By Tito Genova Valiente / [email protected]

STEPHEN PRESTADO is “Pen,” and he is slowly gaining a following with his works in pen and ink. He is an illustrator in a time when technology can be summoned to quickly produce works that are composite of many elements available in the Internet. Pen’s art harks back to a period when artists were needed to visualize on paper maps and monsters lurking at the edge of the world, writers and intellectuals in their most ponderous of poses, and animals and plants coming to life as anthropomorphic beings.

I first noticed the skills and ferocious imagination of Prestado when he was commissioned to make the poster for the indie film Angustia, made under a grant from Cinema One Originals. Directed by Kristian Sendon Cordero, the film is a meditation on the conflicted colonialists who came to conquer not only our souls, but also our vegetation and our bodies.

The studies for the film poster are a joy to behold, as Prestado jumps from one obsessive point to another—for the film is not only about the anguish of the priest, who feasts not only on local flora and fauna, but also on the lush loveliness of an indigene.

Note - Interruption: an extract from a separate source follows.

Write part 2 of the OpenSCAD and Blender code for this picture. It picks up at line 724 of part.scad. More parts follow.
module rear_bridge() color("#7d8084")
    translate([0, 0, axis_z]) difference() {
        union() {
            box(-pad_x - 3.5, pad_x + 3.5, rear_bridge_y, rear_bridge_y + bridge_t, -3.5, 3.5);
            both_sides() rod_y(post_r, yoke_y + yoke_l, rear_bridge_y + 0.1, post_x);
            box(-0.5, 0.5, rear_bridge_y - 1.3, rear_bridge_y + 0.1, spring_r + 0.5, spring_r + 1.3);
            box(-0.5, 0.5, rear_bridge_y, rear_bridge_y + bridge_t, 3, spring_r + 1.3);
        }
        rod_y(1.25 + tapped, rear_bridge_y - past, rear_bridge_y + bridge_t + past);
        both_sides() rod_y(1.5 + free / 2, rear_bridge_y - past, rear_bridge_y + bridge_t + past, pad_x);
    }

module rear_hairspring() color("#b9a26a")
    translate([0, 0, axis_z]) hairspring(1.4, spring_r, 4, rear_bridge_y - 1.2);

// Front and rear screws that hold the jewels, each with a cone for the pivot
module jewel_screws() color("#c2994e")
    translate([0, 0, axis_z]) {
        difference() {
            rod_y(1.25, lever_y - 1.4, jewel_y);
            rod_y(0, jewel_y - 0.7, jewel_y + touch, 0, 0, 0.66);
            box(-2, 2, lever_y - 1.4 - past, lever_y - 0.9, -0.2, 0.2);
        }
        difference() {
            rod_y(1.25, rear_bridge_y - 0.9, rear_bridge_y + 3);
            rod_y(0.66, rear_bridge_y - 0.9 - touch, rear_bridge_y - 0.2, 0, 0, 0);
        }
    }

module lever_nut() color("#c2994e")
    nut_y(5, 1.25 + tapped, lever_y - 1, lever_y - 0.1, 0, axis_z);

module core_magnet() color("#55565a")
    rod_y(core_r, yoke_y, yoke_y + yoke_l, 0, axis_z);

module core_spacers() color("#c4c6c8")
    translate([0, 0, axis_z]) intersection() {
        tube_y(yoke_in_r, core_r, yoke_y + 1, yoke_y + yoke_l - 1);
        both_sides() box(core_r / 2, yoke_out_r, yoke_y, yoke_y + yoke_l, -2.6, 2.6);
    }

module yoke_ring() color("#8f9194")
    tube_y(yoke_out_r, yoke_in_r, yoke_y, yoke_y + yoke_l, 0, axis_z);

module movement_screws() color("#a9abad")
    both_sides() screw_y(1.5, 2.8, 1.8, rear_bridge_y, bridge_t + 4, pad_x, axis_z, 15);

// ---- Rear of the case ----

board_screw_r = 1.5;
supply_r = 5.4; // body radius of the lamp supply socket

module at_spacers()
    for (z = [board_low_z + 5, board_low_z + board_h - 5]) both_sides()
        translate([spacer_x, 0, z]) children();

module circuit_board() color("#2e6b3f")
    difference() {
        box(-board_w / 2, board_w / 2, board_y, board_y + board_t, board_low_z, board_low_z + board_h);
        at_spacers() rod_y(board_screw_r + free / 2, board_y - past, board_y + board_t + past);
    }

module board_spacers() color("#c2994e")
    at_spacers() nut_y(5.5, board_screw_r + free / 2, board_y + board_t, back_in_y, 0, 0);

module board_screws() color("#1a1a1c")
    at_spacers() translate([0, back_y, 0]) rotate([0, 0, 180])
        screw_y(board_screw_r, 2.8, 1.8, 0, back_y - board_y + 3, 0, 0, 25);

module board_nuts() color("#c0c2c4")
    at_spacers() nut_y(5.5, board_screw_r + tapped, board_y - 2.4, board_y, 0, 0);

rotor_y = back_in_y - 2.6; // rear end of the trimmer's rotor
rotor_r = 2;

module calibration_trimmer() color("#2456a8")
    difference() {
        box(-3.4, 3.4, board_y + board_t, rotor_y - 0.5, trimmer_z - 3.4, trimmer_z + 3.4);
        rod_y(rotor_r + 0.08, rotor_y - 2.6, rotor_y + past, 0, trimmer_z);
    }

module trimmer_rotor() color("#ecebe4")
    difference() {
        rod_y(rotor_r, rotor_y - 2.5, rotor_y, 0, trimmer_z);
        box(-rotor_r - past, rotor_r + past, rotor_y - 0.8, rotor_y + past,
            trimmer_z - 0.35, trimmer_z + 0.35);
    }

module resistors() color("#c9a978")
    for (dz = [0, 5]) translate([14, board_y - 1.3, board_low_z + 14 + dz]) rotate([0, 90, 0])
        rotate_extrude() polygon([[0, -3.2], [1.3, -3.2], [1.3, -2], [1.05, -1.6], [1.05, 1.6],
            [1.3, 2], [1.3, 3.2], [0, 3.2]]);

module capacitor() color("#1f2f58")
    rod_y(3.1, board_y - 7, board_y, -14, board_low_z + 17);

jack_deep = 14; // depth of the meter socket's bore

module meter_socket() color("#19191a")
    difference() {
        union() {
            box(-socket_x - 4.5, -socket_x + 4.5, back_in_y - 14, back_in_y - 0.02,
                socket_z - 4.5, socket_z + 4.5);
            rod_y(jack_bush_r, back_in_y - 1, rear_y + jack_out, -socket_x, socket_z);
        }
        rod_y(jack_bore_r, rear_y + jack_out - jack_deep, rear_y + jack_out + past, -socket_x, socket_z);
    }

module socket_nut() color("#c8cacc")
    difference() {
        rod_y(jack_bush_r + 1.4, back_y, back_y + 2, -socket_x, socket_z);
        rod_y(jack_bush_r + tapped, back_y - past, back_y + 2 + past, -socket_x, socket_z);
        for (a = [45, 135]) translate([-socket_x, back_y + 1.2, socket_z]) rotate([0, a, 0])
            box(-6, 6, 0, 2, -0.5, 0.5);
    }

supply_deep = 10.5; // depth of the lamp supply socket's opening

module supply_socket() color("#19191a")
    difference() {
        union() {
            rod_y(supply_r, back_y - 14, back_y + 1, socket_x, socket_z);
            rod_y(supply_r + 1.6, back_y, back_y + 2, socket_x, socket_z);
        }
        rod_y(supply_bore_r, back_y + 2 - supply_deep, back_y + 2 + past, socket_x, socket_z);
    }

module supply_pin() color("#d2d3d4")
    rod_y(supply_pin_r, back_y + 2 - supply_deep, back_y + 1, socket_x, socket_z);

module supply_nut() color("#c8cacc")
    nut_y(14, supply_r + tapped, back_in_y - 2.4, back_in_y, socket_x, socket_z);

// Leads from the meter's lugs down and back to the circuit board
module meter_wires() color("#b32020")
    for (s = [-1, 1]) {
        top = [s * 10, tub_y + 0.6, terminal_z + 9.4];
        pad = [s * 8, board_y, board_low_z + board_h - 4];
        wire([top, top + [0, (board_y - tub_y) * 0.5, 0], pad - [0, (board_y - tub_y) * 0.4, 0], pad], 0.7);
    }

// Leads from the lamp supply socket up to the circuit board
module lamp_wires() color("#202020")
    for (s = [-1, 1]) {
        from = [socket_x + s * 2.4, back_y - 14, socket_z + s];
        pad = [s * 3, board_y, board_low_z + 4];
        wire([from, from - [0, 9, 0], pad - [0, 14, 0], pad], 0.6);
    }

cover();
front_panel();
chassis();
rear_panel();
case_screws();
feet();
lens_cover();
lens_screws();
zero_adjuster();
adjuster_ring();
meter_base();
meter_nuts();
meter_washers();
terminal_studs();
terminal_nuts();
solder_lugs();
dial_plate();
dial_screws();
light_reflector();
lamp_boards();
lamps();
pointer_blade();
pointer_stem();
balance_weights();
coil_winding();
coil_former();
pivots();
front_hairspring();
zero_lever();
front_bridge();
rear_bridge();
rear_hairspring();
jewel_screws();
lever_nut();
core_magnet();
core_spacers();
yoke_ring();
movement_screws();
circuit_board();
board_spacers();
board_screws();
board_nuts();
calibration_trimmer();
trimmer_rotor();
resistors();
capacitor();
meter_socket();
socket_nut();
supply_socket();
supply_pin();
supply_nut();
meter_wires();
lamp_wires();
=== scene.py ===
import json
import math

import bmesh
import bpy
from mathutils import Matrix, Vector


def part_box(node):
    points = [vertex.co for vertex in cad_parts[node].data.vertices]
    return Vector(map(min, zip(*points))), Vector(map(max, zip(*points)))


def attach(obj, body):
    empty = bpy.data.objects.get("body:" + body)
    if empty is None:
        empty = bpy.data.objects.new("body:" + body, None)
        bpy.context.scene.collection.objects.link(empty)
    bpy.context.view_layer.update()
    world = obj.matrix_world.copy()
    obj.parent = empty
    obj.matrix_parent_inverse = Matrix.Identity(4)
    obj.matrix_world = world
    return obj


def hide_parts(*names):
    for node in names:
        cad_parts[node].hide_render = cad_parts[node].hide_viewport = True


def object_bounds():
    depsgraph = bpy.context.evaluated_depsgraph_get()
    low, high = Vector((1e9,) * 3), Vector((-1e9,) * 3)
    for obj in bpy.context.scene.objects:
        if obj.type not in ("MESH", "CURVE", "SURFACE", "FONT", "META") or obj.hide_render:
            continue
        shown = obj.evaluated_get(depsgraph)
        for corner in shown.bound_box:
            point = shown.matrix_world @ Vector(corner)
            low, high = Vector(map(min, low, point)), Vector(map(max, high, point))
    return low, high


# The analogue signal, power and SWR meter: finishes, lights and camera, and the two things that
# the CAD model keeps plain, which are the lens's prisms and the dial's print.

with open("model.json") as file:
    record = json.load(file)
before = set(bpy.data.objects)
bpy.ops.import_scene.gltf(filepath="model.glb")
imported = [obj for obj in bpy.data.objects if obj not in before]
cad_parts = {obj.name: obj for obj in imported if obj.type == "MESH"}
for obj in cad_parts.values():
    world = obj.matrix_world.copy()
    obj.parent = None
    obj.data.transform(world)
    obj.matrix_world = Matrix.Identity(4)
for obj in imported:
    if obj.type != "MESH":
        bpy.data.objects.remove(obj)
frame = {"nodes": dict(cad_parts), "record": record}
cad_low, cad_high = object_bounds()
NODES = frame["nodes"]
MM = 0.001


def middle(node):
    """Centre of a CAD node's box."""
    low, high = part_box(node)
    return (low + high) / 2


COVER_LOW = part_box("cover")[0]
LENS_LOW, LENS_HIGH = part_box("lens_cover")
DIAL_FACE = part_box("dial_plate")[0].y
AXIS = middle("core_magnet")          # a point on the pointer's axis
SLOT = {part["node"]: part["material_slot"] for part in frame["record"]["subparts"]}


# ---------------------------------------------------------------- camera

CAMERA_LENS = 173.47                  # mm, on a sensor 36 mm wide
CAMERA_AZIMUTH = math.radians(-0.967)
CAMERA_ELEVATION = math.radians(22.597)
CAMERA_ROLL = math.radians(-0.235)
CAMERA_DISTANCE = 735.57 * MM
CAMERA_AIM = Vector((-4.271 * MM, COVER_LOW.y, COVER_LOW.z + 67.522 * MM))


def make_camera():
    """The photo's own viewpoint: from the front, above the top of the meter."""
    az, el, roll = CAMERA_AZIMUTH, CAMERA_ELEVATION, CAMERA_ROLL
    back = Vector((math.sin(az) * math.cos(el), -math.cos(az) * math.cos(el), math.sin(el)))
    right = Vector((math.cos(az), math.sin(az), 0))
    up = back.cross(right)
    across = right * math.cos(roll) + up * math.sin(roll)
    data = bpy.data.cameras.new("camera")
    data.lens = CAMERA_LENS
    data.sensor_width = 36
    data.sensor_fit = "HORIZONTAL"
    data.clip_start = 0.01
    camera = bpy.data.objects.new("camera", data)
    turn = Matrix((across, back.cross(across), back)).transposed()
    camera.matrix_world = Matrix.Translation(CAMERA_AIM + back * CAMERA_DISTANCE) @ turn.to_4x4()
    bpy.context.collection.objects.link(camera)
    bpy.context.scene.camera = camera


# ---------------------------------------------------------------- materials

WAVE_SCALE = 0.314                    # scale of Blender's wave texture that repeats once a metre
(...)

One poster study shows a beaming indigene, half of her face covered by plants. Framing her are more plants, stems and leaves. In the film, the priest collects plants and draws them, a tender metaphor for the facet of colonization that took place where forests were summarily collected by the colonizers. Evangelization also meant taking over the body of the “natives.” In the other studies, Prestado recovered the image of “Angustia,” the old image that was hidden by early converts and later recovered to induce more mysteries in the Christianization of the land. Interestingly, the illustration of Mary bearing the Dead Christ on her lap recalls the crude and flat figures of drawings common during the 1st and 2nd centuries of Christianity.

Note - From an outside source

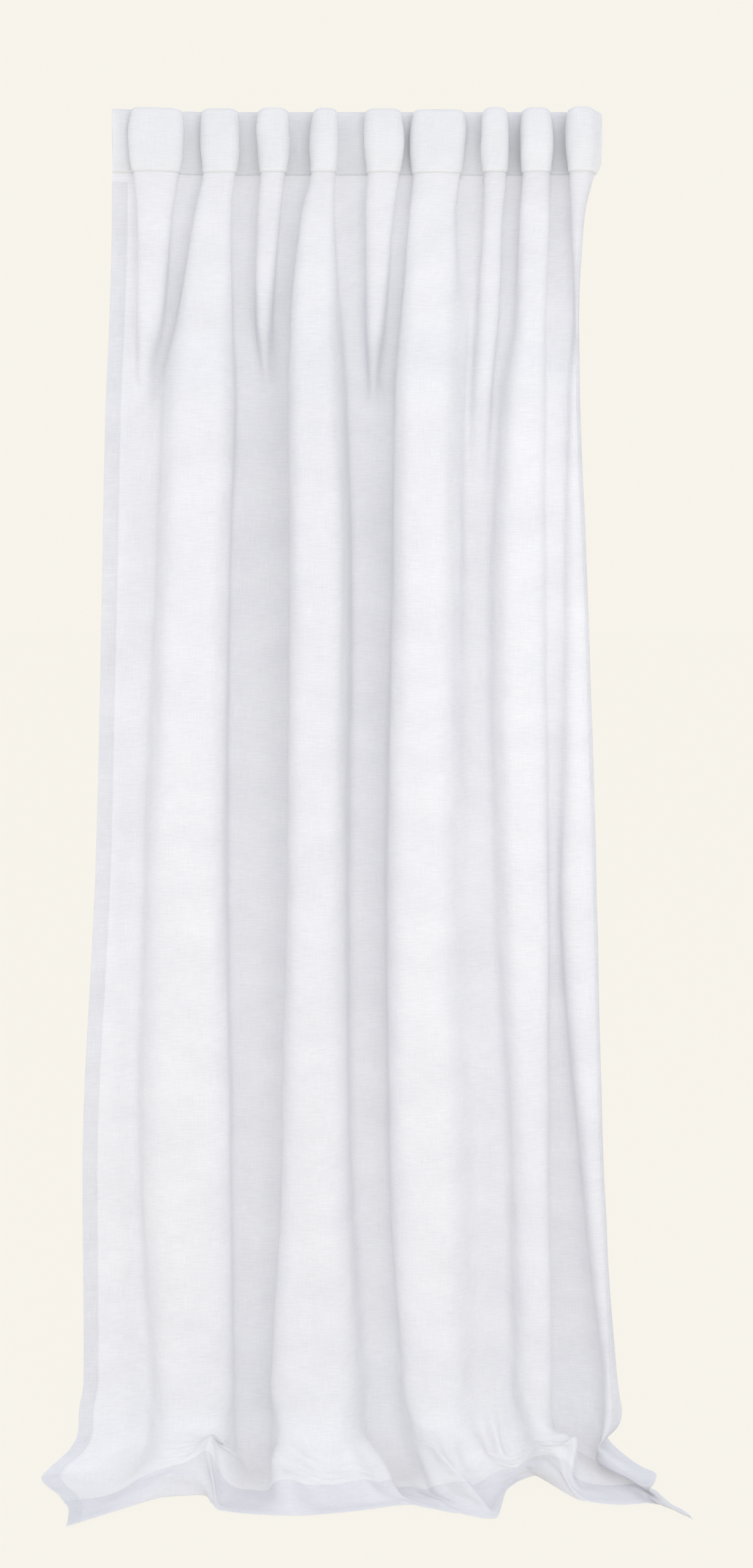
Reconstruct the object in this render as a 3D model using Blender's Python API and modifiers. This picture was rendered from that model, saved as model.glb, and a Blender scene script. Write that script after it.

The drawings of Prestado appear to reproduce the antiquarian feel of the so-called illuminated manuscripts, which were prevalent in the Middle Ages. Marginalia in Prestado’s young universe do not remain as borders or frames done in solid colors. As with those manuscripts done by monks, the wide lines that frame text or images are also copiously filled with text in rambunctious designs. Only the feel of the ancient spirituality are remembered by this illustrator who can be irreverent with forms, as well.

One gets this feeling that Prestado is indeed enamoured with the art of illuminated manuscripts where figures do not have supremacy over alphabets.

Prestado, however, can be whimsical, as well. In fact, it is his whimsy running as counterpoint to his antediluvian temper that brings about a luscious irony.

In a book titled Obras Maestras, written by Dr. Paz Verdades Santos and Marifa Borja Fajardo, both of the Ateneo de Naga University, a woman—a maestra—has green stems and leaves coming out of her orifices. The book is an exhaustive study of Bikol literary works with guides to discussion and lesson plans built around them. Thus, the leaves and stems—growths that are expected to happen when the book is used. The literal interpretation catches the eye and induces the readers to be engaged in the pedagogy of the book.

Daumier and George Cruikshank are two of the ancestors of Prestado insofar as the path of form and texture he has chosen to tread is concerned.

But otherwise, in terms of content, Pen is as post-modern as any good illustrators among the millenials in our midst.